Nos anos de 1980, essa mente brilhante criou no Brasil uma empresa pioneira no setor de cosméticos para a pele negra chamada Muene, em uma época em que pessoas negras seguiam uma agenda reivindicatória proposta pelo Movimento Negro Unificado, protestando por educação de qualidade e também para que as empresas nos representassem com o respeito que merecíamos.

Maria do Carmo Valério, 86, fundadora da Muene Cosméticos
Maria do Carmo Valério, 86, fundadora da Muene Cosméticos - Alberto Rocha/Folhapress


Nós, pessoas negras, estávamos cansadas de ter de usar maquiagens que nos deixavam com a pele esbranquiçada. Muene surge como a possibilidade de restabelecer nossa humanidade. Nós, clientes, adorávamos ir à sua loja, pois Maria do Carmo nos recebia pessoalmente com toda a sua elegância e seus chapéus incríveis.

Foi no ano de 2000 que, como pesquisadora do Instituto de Psicologia da USP, a entrevistei para minha dissertação de mestrado, “Duas Histórias de Autodeterminação: A Construção da Identidade de Professoras Afrodescendentes”.

Ela foi professora em São Paulo e iniciou a sua narrativa assim: “Eu sou Maria do Carmo Valério, aos 66 anos de idade, nascida no dia 16 de julho de 1932, dia de Nossa Senhora do Carmo, que significa:
a que salva. E realmente a gente tem salvado uma porção de pessoas em situações difíceis”.

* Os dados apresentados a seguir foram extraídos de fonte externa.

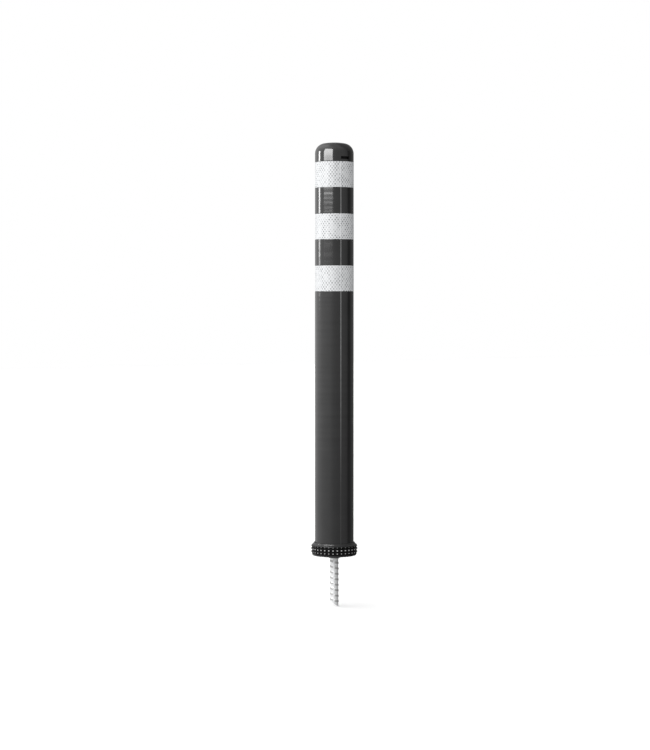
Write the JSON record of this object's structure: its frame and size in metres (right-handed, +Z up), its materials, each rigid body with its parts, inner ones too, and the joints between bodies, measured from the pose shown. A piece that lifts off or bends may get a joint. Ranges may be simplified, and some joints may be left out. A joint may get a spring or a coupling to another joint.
{
  "type": "retractable bollard",
  "caption": "Slim round flexible bollard with a domed cap, white reflective bands, a studded screw collar at its foot and a ribbed anchor bar below the pavement.",
  "frame": {"origin": "on the post's axis at pavement level, the underside of the base disc", "axes": "+Z up along the post; the pry slot in the cap faces -Y"},
  "size_m": [0.0906, 0.0902, 0.8997],
  "materials": {
    "post_black": "smooth moulded black elastomer, semi-gloss",
    "cap_black": "moulded black, glossy",
    "collar_black": "moulded black, semi-gloss",
    "grip_rubber": "black rubber with pyramid studs",
    "reflective_tape": "white retroreflective sheeting with a fine honeycomb",
    "galvanised_bar": "galvanised ribbed bar",
    "plated_steel": "zinc-plated",
    "spring_steel": "oiled spring steel",
    "moulded_black": "moulded black, matt",
    "slip_plastic": "natural acetal",
    "seal_rubber": "black rubber"
  },
  "bodies": {
    "anchor": {"anchor_bar": "galvanised_bar", "base_disc": "moulded_black", "base_washer": "plated_steel", "anchor_nut": "plated_steel", "base_gasket": "seal_rubber", "locating_pin_1": "plated_steel", "locating_pin_2": "plated_steel", "locating_pin_3": "plated_steel"},
    "foot": {"foot_plug": "moulded_black", "lower_sleeve": "post_black", "lower_spring_seat": "plated_steel", "lower_seat_bolt": "plated_steel", "lower_spring": "spring_steel", "foot_rivet_1": "plated_steel", "foot_rivet_2": "plated_steel", "foot_rivet_3": "plated_steel", "foot_rivet_4": "plated_steel"},
    "slip": {"slip_ring": "slip_plastic"},
    "collar": {"collar_ring": "collar_black", "grip_band": "grip_rubber"},
    "mid": {"anti_kink_hoop": "moulded_black", "upper_sleeve": "post_black", "upper_spring": "spring_steel"},
    "post": {"upper_spring_seat": "plated_steel", "upper_seat_bolt": "plated_steel", "upper_plug": "moulded_black", "post_tube": "post_black", "core_tube": "moulded_black", "reflective_band_top": "reflective_tape", "reflective_band_middle": "reflective_tape", "reflective_band_bottom": "reflective_tape", "dome_cap": "cap_black", "cap_seal": "seal_rubber", "cap_rivet_1": "plated_steel", "cap_rivet_2": "plated_steel", "cap_rivet_3": "plated_steel"}
  },
  "joints": [
    {"name": "post_lift", "type": "slide", "parent": "anchor", "child": "foot", "axis": [0, 0, 1], "range_m": [0, 0.04]},
    {"name": "collar_rise", "type": "slide", "parent": "foot", "child": "slip", "axis": [0, 0, 1], "range_m": [0, 0.009]},
    {"name": "collar_turn", "type": "hinge", "parent": "slip", "child": "collar", "pos_m": [0, 0, 0.014], "axis": [0, 0, 1], "range_deg": [0, 1080]},
    {"name": "lean_side", "type": "hinge", "parent": "foot", "child": "mid", "pos_m": [0, 0, 0.065], "axis": [0, 1, 0], "range_deg": [-75, 75], "stiffness_Nm_per_rad": 200, "deforming": ["lower_sleeve", "lower_spring"]},
    {"name": "lean_front", "type": "hinge", "parent": "mid", "child": "post", "pos_m": [0, 0, 0.135], "axis": [1, 0, 0], "range_deg": [-75, 75], "stiffness_Nm_per_rad": 200, "deforming": ["upper_sleeve", "upper_spring"]}
  ],
  "couplings": [
    {"joint": "collar_rise", "follows": "collar_turn", "m_per_rad": 0.00047746}
  ]
}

Nós, mulheres negras, historicamente temos salvado vidas do nosso povo, inclusive as vidas dos nossos algozes: é que a nossa dororidade, isto é, a dor imensa que sentimos provocada pelo racismo e pelo machismo dentro de nossos seres, é incapaz de se tornar maior do que nossa necessidade de amar e construir um caminho para a cura na coletividade.

Posso afirmar que, antes de tudo, Maria do Carmo foi capaz de salvar a si própria. Sua infância foi sofrida a ponto de afirmar que o período “foi tão duro que prefiro esquecer”. Narrou o sonho de frequentar a escola primária e todas as dificuldades para conseguir isso; só tinha oito anos e executava estratégias para atingir o objetivo.

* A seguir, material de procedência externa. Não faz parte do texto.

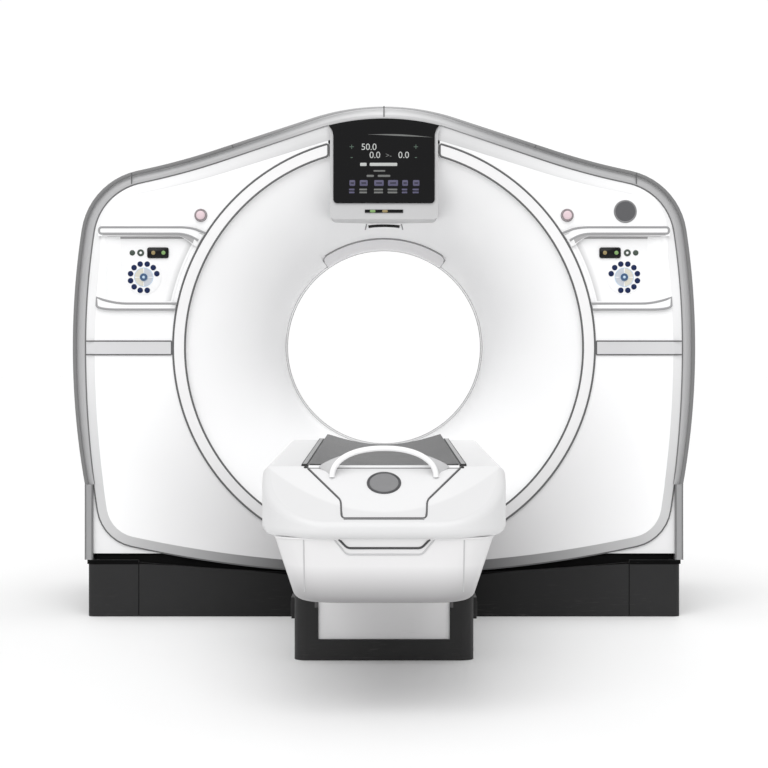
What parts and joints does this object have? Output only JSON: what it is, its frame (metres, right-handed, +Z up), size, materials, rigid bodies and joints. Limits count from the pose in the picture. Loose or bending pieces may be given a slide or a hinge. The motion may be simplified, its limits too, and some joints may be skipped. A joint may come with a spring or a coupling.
{
  "type": "ct scanner",
  "caption": "Computed tomography scanner: a wide gantry with a funnel-shaped bore, a display over it and side control panels, and a lifting patient table with a sliding cradle.",
  "frame": {"origin": "on the floor, under the middle of the gantry's bore", "axes": "+Z up; the bore runs along Y; -Y is the front, where the patient table stands; +X is the right side seen from the front"},
  "size_m": [2.3606, 3.25, 1.937],
  "materials": {
    "cover": "satin paint",
    "band": "satin paint",
    "side": "satin paint",
    "ring": "satin",
    "cone": "satin",
    "crescent": "matte",
    "bezel": "satin",
    "keypad": "matte",
    "dark_glass": "gloss",
    "housing": "satin",
    "strip": "satin",
    "plinth": "fine texture",
    "frame_steel": "powder coat",
    "rotor_steel": "machined",
    "electrics": "powder coat",
    "stop_red": "satin",
    "start_blue": "satin",
    "table_white": "satin",
    "table_grey": "satin",
    "column_metal": "brushed",
    "cradle_top": "fine weave",
    "rail_metal": "anodised",
    "roller_rubber": "matte",
    "handle_metal": "polished"
  },
  "bodies": {
    "gantry": {"gantry_base_frame": "frame_steel", "stator_frame": "frame_steel", "bearing_outer_race": "frame_steel", "brush_block": "electrics", "power_unit": "electrics", "control_unit": "electrics", "front_cover": "cover", "ring_trim": "ring", "front_cone": "cone", "bore_liner": "cone", "bore_crescent_panel": "crescent", "alignment_light_window": "dark_glass", "display_housing": "housing", "display_screen": "dark_glass", "status_lamp_strip": "dark_glass", "top_band_left": "band", "top_band_right": "band", "side_band_left": "band", "side_band_right": "band", "side_panel_left": "side", "side_panel_right": "side", "corner_panels": "cover", "control_bezel_left": "bezel", "control_bezel_right": "bezel", "keypads": "keypad", "lamp_windows": "dark_glass", "trim_strips": "strip", "base_cover_front": "plinth", "base_cover_left": "plinth", "base_cover_right": "plinth", "base_cover_rear": "plinth", "rear_cover": "cover", "rear_cone": "cone", "table_base_frame": "table_grey", "table_base_panel": "table_white", "lift_column_outer": "column_metal", "lift_actuator_housing": "frame_steel"},
    "rotor": {"rotor_drum": "rotor_steel", "xray_tube": "electrics", "generator_and_cooler": "electrics", "detector_array": "electrics", "slip_ring": "rotor_steel"},
    "lift_stage": {"lift_column_middle": "column_metal", "lift_actuator_rod": "rotor_steel"},
    "table_top": {"lift_column_inner": "column_metal", "table_top_frame": "frame_steel", "nose_cover": "table_white", "belly_cover": "table_white", "cradle_rails": "rail_metal"},
    "roller": {"cradle_roller": "roller_rubber"},
    "cradle_unit": {"cradle": "cradle_top", "cradle_end_cap": "table_white", "cradle_handle": "handle_metal"},
    "stop_button_left_body": {"stop_button_left": "stop_red"},
    "start_button_left_body": {"start_button_left": "start_blue"},
    "foot_pedal_left_body": {"foot_pedal_left": "table_grey"},
    "stop_button_right_body": {"stop_button_right": "stop_red"},
    "start_button_right_body": {"start_button_right": "start_blue"},
    "foot_pedal_right_body": {"foot_pedal_right": "table_grey"}
  },
  "joints": [
    {"name": "rotor_spin", "type": "hinge", "parent": "gantry", "child": "rotor", "pos_m": [0, 0, 1.02], "axis": [0, 1, 0], "continuous": true},
    {"name": "table_lift", "type": "slide", "parent": "gantry", "child": "table_top", "axis": [0, 0, 1], "range_m": [-0.18, 0.28]},
    {"name": "lift_stage_slide", "type": "slide", "parent": "gantry", "child": "lift_stage", "axis": [0, 0, 1], "range_m": [-0.09, 0.14]},
    {"name": "cradle_slide", "type": "slide", "parent": "table_top", "child": "cradle_unit", "axis": [0, 1, 0], "range_m": [0, 1.4]},
    {"name": "roller_spin", "type": "hinge", "parent": "table_top", "child": "roller", "pos_m": [0, -1.05, 0.60151], "axis": [1, 0, 0], "continuous": true},
    {"name": "stop_button_left_push", "type": "slide", "parent": "gantry", "child": "stop_button_left_body", "axis": [0, 1, 0], "range_m": [0, 0.004], "stiffness_N_per_m": 1500, "springref_m": -0.002},
    {"name": "start_button_left_push", "type": "slide", "parent": "gantry", "child": "start_button_left_body", "axis": [0, 1, 0], "range_m": [0, 0.002], "stiffness_N_per_m": 800, "springref_m": -0.002},
    {"name": "foot_pedal_left_press", "type": "slide", "parent": "gantry", "child": "foot_pedal_left_body", "axis": [0, 0, -1], "range_m": [0, 0.01], "stiffness_N_per_m": 2500, "springref_m": -0.005},
    {"name": "stop_button_right_push", "type": "slide", "parent": "gantry", "child": "stop_button_right_body", "axis": [0, 1, 0], "range_m": [0, 0.004], "stiffness_N_per_m": 1500, "springref_m": -0.002},
    {"name": "start_button_right_push", "type": "slide", "parent": "gantry", "child": "start_button_right_body", "axis": [0, 1, 0], "range_m": [0, 0.002], "stiffness_N_per_m": 800, "springref_m": -0.002},
    {"name": "foot_pedal_right_press", "type": "slide", "parent": "gantry", "child": "foot_pedal_right_body", "axis": [0, 0, -1], "range_m": [0, 0.01], "stiffness_N_per_m": 2500, "springref_m": -0.005}
  ],
  "couplings": [
    {"joint": "lift_stage_slide", "follows": "table_lift", "ratio": 0.5},
    {"joint": "roller_spin", "follows": "cradle_slide", "rad_per_m": -33.333}
  ]
}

Sofreu humilhações até conseguir uma vaga com uma professora que impôs uma condição: de que fosse aluna ouvinte. Ela aceitou, e foi assim durante o primário até perceber que estava alfabetizada.

Como professora formada, foi transferida para uma escola rural. O dormitório era coletivo, apesar de ser a única lá. E afirma: “Eu cavei a areia toda até encontrar solo fértil embaixo dela, e consegui fazer uma horta”. Com a chegada de outra professora, branca, veio a recusa em dividir o quarto com ela, por racismo.

Discutiram, ela foi denunciada e transferida para São Paulo. Aqui, se encantou por química e reorientou sua rota de vida pesquisando e empreendendo no ramo da beleza. A dor não a desviou do belo. Afinal, a humilhação caminha ao lado da superação; a busca pelo belo a salvou.

Maria do Carmo é luz que caminhou num país cujo solo se configurava em areia engolideira para pessoas negras. Desde criança, tomou para si a responsabilidade de conduzir a vida, cavando com as próprias mãos o solo até se tornar fértil. Para tanto, se apoiou em uma comunidade afetiva —Teatro Experimental do Negro— e, depois, em nós, que esperávamos por tal inspiração.

Com o apoio dela, concluí a dissertação: se a memória é sexuada, como afirmou Michelle Perrot, também é racializada, e a autodeterminação e a criação de um contracorpo afrodescendente que luta são instrumentos fundamentais para o combate ao racismo.

Que honremos a vida e o legado extraordinários de Maria do Carmo Valério —Muene, a expressão da autodeterminação de uma mulher-cavadora que nos fortaleceu através da maquiagem, não para esconder as marcas da vida ou para nos tornar outras pessoas, mas para ressignificar nossas existências já belas. À massa ancestral, seu ori (cabeça) retornou, vitorioso.Por todo legado, gratidão!